— SHORT TASK —
Return the lines exactly as they stand, from the first of the material through the line containing "return whole +".
::: COLLECTED MATERIAL :::
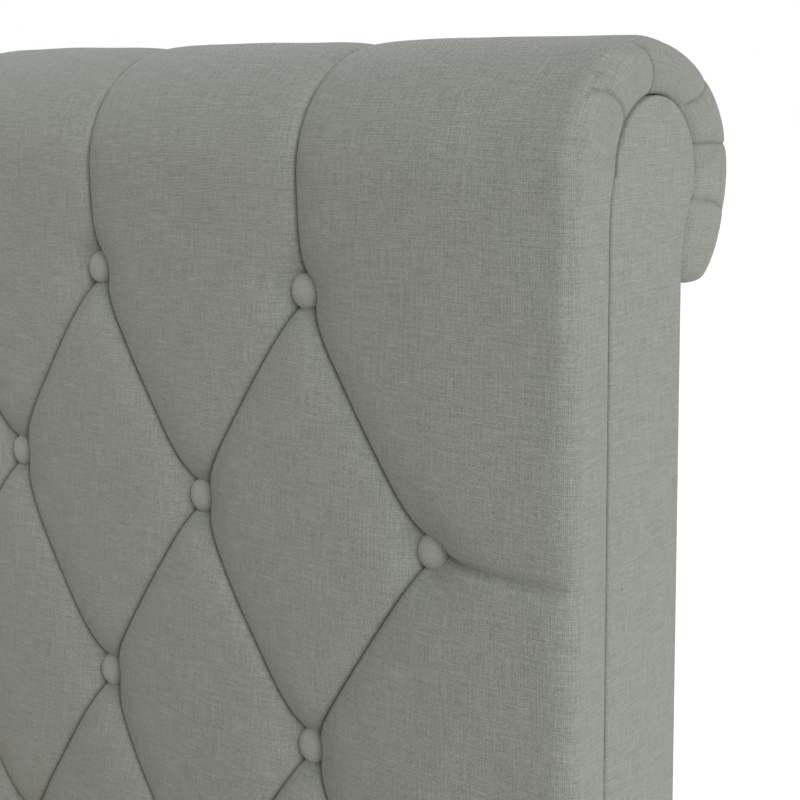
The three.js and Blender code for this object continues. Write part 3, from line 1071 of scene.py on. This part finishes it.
    def _warp(self, steps: Array) -> Array:
        """Lattice steps drawn towards whole numbers, where the pleats are."""
        whole = np.floor(steps + 1e-9)
        part = steps - whole
        return whole + part - self.crowding * np.sin(2 * math.pi * part) / (2 * math.pi)

    @staticmethod
    def _between(upper: list[int], lower: list[int]) -> list[list[int]]:
        """Faces between two rows: square where they have as many vertices, slanted where they interleave."""
        if len(upper) == len(lower):
            return [[upper[i], lower[i], lower[i + 1], upper[i + 1]] for i in range(len(upper) - 1)]
        few, many = (upper, lower) if len(upper) < len(lower) else (lower, upper)
        faces = []
        for i, vertex in enumerate(few):
            faces.append([many[i], many[i + 1], vertex])
            if i + 1 < len(few):
                faces.append([vertex, many[i + 1], few[i + 1]])
        return faces

    def build(self, linen: Material) -> Piece:
        """Makes the pad.

        Args:
            linen: its finish.

        Returns:
            The closed and riding piece.
        """
        widths, runs, faces, rows = self.build_grid()
        skins = [self.front_skin(widths, runs)]
        maps = [np.stack([widths, runs], axis=1)]
        # The painted pleat shadow of each vertex, which the material reads from an attribute.
        folds = [self.tufting.fold(widths, runs, self.scroll)]
        ends = []
        for side in (-1, 1):
            edge = [row[-1 if side > 0 else 0] for row in rows]
            border = [vertex for vertex in edge if side * widths[vertex] > self.last_column - 1e-6]
            count = sum(len(skin) for skin in skins)
            ends.append(self._add_end(side, border, runs, count, faces, skins, maps, folds))
        left, right = ends
        faces += strip([row[-1] for row in left], [row[-1] for row in right])
        faces.append(left[0][::-1][:-1] + rows[0] + right[0][1:])
        faces.append(left[-1][::-1][:-1] + rows[-1] + right[-1][1:])
        name = f"{self.end.label}_tufted_pad"
        piece = new_piece(
            name, np.concatenate(skins), faces, np.concatenate(maps), linen, np.concatenate(folds)
        )
        return attach(piece, f"{self.end.label}_pad", slot="linen")

    def _add_end(
        self, side: int, border: list[int], runs: Array, count: int, faces: list, skins: list, maps: list,
        folds: list
    ) -> list[list[int]]:
        """Adds one end's skin to the pad's lists.

        Args:
            side: the sign of the end's X.
            border: the front skin's vertices along that side.
            runs: the front skin's runs.
            count: the number of vertices so far.
            faces: the faces so far, which grow.
            skins: the places so far, which grow.
            maps: the cloth coordinates so far, which grow.
            folds: the painted pleat shadow of the places so far, which grows.

        Returns:
            The end's rows of vertices, from the front skin in to the cheek panel.
        """
        columns = self.end_columns
        stations, keys = self._stations(border, runs)
        fresh = [i for i, key in enumerate(keys) if key is None]
        edge_ids = {i: key for i, key in enumerate(keys) if key is not None}
        edge_ids.update({i: count + order for order, i in enumerate(fresh)})
        share = np.linspace(0, 1, columns + 1)[1:]
        run_grid, share_grid = (grid.ravel() for grid in np.meshgrid(stations, share, indexing="ij"))
        skin = self.end_skin(side, run_grid, share_grid)
        width, between = np.full(len(fresh), side * self.last_column), stations[fresh]
        skins += [self.front_skin(width, between), skin]
        depth, drop = self.end.value * skin[:, 1] - self.seam, self.scroll.top - skin[:, 2]
        # Painted shadow along the pleats, and at two thirds of its strength along the pleats gathered at the
        # end.
        folds += [
            self.tufting.fold(width, between, self.scroll),
            0.66 * np.exp(-self.from_gathers(depth, drop) / self.gather_fold),
        ]
        maps += [
            np.stack([width, between], axis=1),
            np.stack([side * (self.last_column + share_grid * 0.05), run_grid], axis=1),
        ]
        first = count + len(fresh)
        grid = [
            [edge_ids[i]] + [first + i * columns + j for j in range(columns)] for i in range(len(stations))
        ]
        for near, far in zip(grid, grid[1:]):
            faces += strip(near, far)
        self._stitch(faces, keys, edge_ids)
        return grid

    @staticmethod
    def _stations(
        border: list[int], runs: Array, most: float = 0.0036, fine_from: float = 0.13
    ) -> tuple[Array, list[Optional[int]]]:
        """The runs of an end's rows: the border's own vertices, and fresh ones between them."""
        stations: list[float] = []
        keys: list[Optional[int]] = []
        for a, b in zip(border, border[1:]):
            fine = most * (0.4 if runs[a] < fine_from else 1.0)
            pieces = max(1, math.ceil(abs(runs[b] - runs[a]) / fine))
            for k in range(pieces):
                stations.append(runs[a] + (runs[b] - runs[a]) * k / pieces)
                keys.append(a if k == 0 else None)
        return np.array(stations + [runs[border[-1]]]), keys + [border[-1]]

    @staticmethod
    def _stitch(faces: list[list[int]], keys: list[Optional[int]], edge_ids: dict[int, int]) -> None:
        """Adds the fresh border vertices to the front skin's faces, so that no gap opens beside them."""
        between: dict[tuple[int, int], list[int]] = {}
        last, pending = 0, []
        for i, key in enumerate(keys):
            if key is None:
                pending.append(edge_ids[i])
            else:
                if pending:
                    between[(last, key)] = pending
                    between[(key, last)] = pending[::-1]
                last, pending = key, []
        ends = {vertex for pair in between for vertex in pair}
        for face in faces:
            if not ends.intersection(face):
                continue
            grown = []
            for a, b in zip(face, face[1:] + face[:1]):
                grown.append(a)
                grown += between.get((a, b), [])
            face[:] = grown

    def button_places(self) -> tuple[Array, Array]:
        """Where the buttons sit and the way they face."""
        spots = np.array(self.tufting.buttons())
        height = self.tufting.relief(spots[:, 0], spots[:, 1], self.scroll)
        places = self.world(spots[:, 0], *self.scroll.raised(spots[:, 1], height))
        origin = self.world(np.zeros(1), np.zeros(1), np.zeros(1))
        facing = self.world(np.zeros(len(spots)), *self.scroll.outward(spots[:, 1])) - origin
        return places, facing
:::
— ANSWER TO THIS PROBLEM —
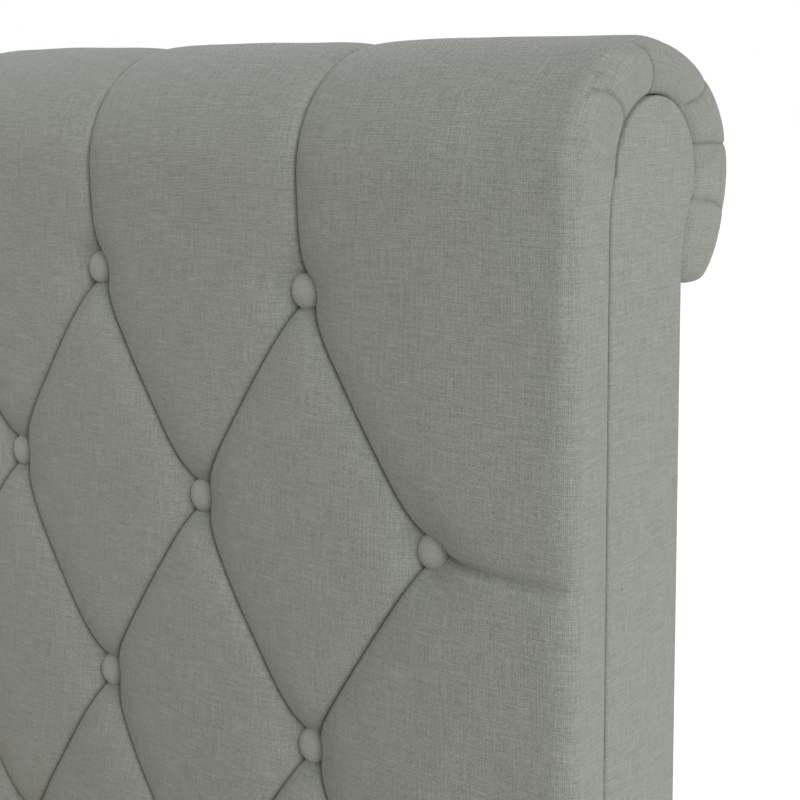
The three.js and Blender code for this object continues. Write part 3, from line 1071 of scene.py on. This part finishes it.
    def _warp(self, steps: Array) -> Array:
        """Lattice steps drawn towards whole numbers, where the pleats are."""
        whole = np.floor(steps + 1e-9)
        part = steps - whole
        return whole + part - self.crowding * np.sin(2 * math.pi * part) / (2 * math.pi)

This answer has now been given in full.